Daughter is a three-person band from England, and since their formation in 2010, they have released two albums, four EPs and three singles. Not To Disappear is their second album, released three years after 2013’s If You Leave. Despite the gap, Not To Disappear retains the eerie melancholy that has defined Daughter’s contribution to the indie folk genre.

One could not be blamed for dismissing Daughter’s music as depressing. It is. With songs characterized by loss, vulnerability and loneliness, it’s hard to come upon one that will make you want to get up and dance. If You Leave was the epitome of this notion. Featuring soft, slow tracks with words that were better off imagined as whispers had they not been sung, the album inspired a hazy, dreamy feeling framed by endless lyrical metaphors.

Where If You Leave was soft and somber even at its most emotional, Not To Disappear abandons the listless loneliness and replaces it with a more blatant desperation.

Not To Disappear is a reflection of this same idea, but Daughter has taken a few steps in a different direction. When they first announced their second album in September 2014, guitarist Igor Haefeli claimed that the band was playing with a “rockier dynamic” this time around, influenced by all the touring they’ve been doing over the year, and this attempt becomes apparent in stronger crescendos and more insistent guitar and drum lines.

Where If You Leave was soft and somber even at its most emotional, Not To Disappear abandons the listless loneliness and replaces it with a more blatant desperation. The new dynamic brings the album somewhere as gritty as the indie folk genre can allow it to go. This second album works with themes of nostalgia and memory, is more reflective than cathartic, and while previous songs were hazy and dreamy, Not To Disappear feels grounded. The music is still solemn, still hardly ever above a whisper, but somehow louder and more defined.

The album begins with “New Ways,” a song that feels a lot like being wound up tight, but instead of this feeling being drummed up into a climax then released in a song equivalent of a denouement, the feeling continues throughout the whole album, leaving the whole picture exposed and raw. The songs themselves have their own climax and denouements, defined by fluctuating tones that take you somewhere low and dark one moment before erupting in weeping tracks and higher voices, or vice versa.

The lyrics are more honest, relying less on similes and more on personal confessions. The album’s frantic tone creates a feeling of helplessness, manifesting as a plea for help in some songs and as a resigned acceptance in others.

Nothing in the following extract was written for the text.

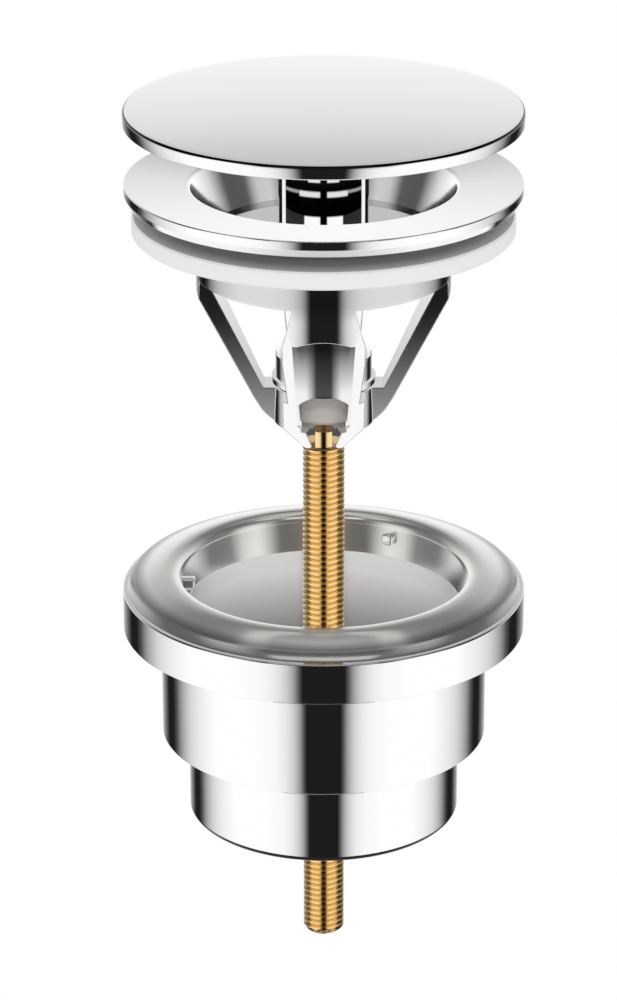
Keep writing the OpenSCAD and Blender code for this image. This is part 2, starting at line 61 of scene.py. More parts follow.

Not To Disappear takes a bolder approach to Daughter’s music, while nonetheless retaining the same intimacy and vulnerability I’ve slowly come to appreciate. Criticisms can be made out about the band’s repetitive nature, but those fade easily behind the lucidity this album has managed to achieve. It’s mature, it’s numb, and though some songs felt like they could have easily belonged in a previous album, I got what I came for, and more, when I heard Daughter had released a new album.